> INFORMATION PROVIDED:
▼

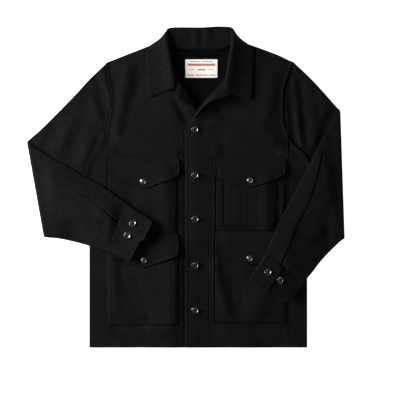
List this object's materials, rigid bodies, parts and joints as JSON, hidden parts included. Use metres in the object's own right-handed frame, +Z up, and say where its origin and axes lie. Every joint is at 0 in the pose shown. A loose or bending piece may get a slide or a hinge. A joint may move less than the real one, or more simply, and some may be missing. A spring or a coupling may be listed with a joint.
{
  "type": "mackinaw jacket",
  "caption": "Heavy plain wool work jacket laid flat and buttoned, sleeves folded over the fronts, with a turned collar, flapped patch pockets and button cuffs.",
  "frame": {"origin": "middle of the base, on the surface that the jacket lies on", "axes": "+Z up out of the jacket's front, +Y from hem to collar, +X towards the wearer's left side"},
  "size_m": [0.8242, 0.8292, 0.0326],
  "materials": {
    "wool": "dull fulled wool",
    "tape": "woven cotton",
    "label": "satin weave",
    "button": "polished",
    "snap": "gloss black"
  },
  "bodies": {
    "root": {"back": "wool", "front_right": "wool", "front_left": "wool", "lapel_right": "wool", "lapel_left": "wool", "sleeve_right": "wool", "sleeve_left": "wool", "cuff_right": "wool", "cuff_left": "wool", "collar": "wool", "pocket_chest_right": "wool", "pocket_chest_left": "wool", "pocket_lower_right": "wool", "pocket_lower_left": "wool", "pocket_pencil_left": "wool", "flap_chest_right": "wool", "flap_chest_left": "wool", "flap_lower_right": "wool", "flap_lower_left": "wool", "neck_tape": "tape", "hanger_loop": "tape", "label": "label", "button_front_1": "button", "button_front_2": "button", "button_front_3": "button", "button_front_4": "button", "button_front_5": "button", "button_cuff_right_1": "button", "button_cuff_right_2": "button", "button_cuff_left_1": "button", "button_cuff_left_2": "button", "snap_chest_right": "snap", "snap_chest_left": "snap", "snap_lower_right": "snap", "snap_lower_left": "snap"}
  },
  "joints": []
}
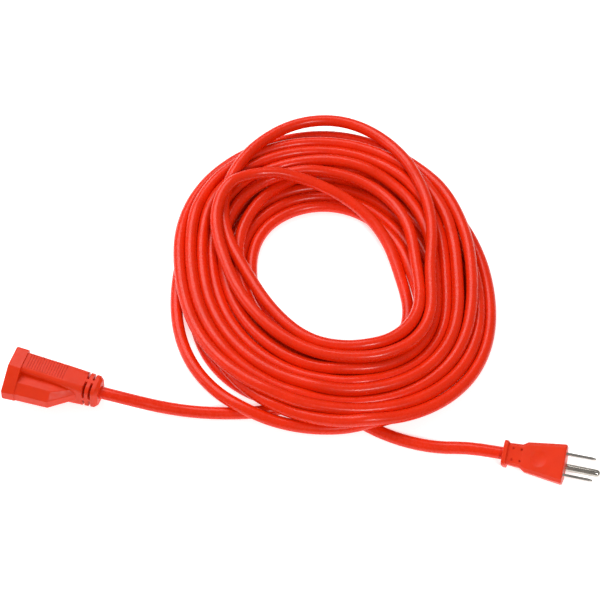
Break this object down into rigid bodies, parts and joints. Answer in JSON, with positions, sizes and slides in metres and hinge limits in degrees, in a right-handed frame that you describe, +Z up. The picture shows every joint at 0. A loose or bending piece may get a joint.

▲

> SHORT TASK: Print every record above exactly as written.

> EXPECTED ANSWER:
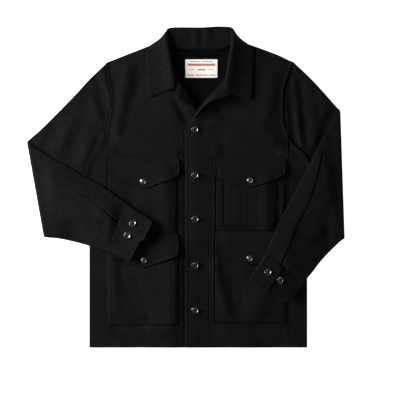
List this object's materials, rigid bodies, parts and joints as JSON, hidden parts included. Use metres in the object's own right-handed frame, +Z up, and say where its origin and axes lie. Every joint is at 0 in the pose shown. A loose or bending piece may get a slide or a hinge. A joint may move less than the real one, or more simply, and some may be missing. A spring or a coupling may be listed with a joint.
{
  "type": "mackinaw jacket",
  "caption": "Heavy plain wool work jacket laid flat and buttoned, sleeves folded over the fronts, with a turned collar, flapped patch pockets and button cuffs.",
  "frame": {"origin": "middle of the base, on the surface that the jacket lies on", "axes": "+Z up out of the jacket's front, +Y from hem to collar, +X towards the wearer's left side"},
  "size_m": [0.8242, 0.8292, 0.0326],
  "materials": {
    "wool": "dull fulled wool",
    "tape": "woven cotton",
    "label": "satin weave",
    "button": "polished",
    "snap": "gloss black"
  },
  "bodies": {
    "root": {"back": "wool", "front_right": "wool", "front_left": "wool", "lapel_right": "wool", "lapel_left": "wool", "sleeve_right": "wool", "sleeve_left": "wool", "cuff_right": "wool", "cuff_left": "wool", "collar": "wool", "pocket_chest_right": "wool", "pocket_chest_left": "wool", "pocket_lower_right": "wool", "pocket_lower_left": "wool", "pocket_pencil_left": "wool", "flap_chest_right": "wool", "flap_chest_left": "wool", "flap_lower_right": "wool", "flap_lower_left": "wool", "neck_tape": "tape", "hanger_loop": "tape", "label": "label", "button_front_1": "button", "button_front_2": "button", "button_front_3": "button", "button_front_4": "button", "button_front_5": "button", "button_cuff_right_1": "button", "button_cuff_right_2": "button", "button_cuff_left_1": "button", "button_cuff_left_2": "button", "snap_chest_right": "snap", "snap_chest_left": "snap", "snap_lower_right": "snap", "snap_lower_left": "snap"}
  },
  "joints": []
}
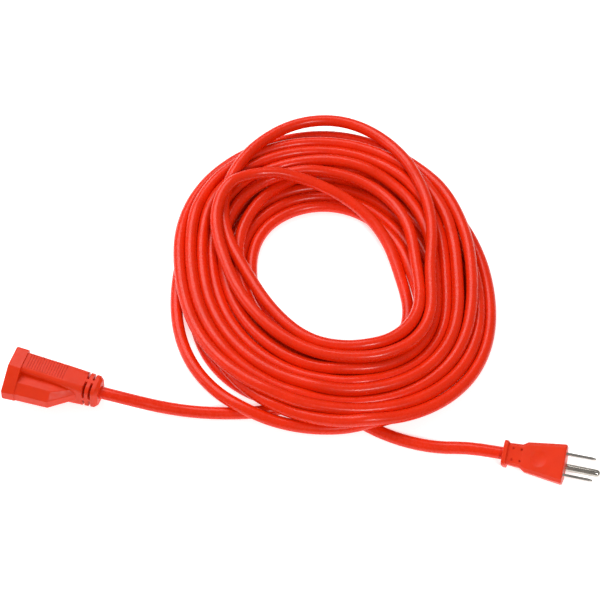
Break this object down into rigid bodies, parts and joints. Answer in JSON, with positions, sizes and slides in metres and hinge limits in degrees, in a right-handed frame that you describe, +Z up. The picture shows every joint at 0. A loose or bending piece may get a joint.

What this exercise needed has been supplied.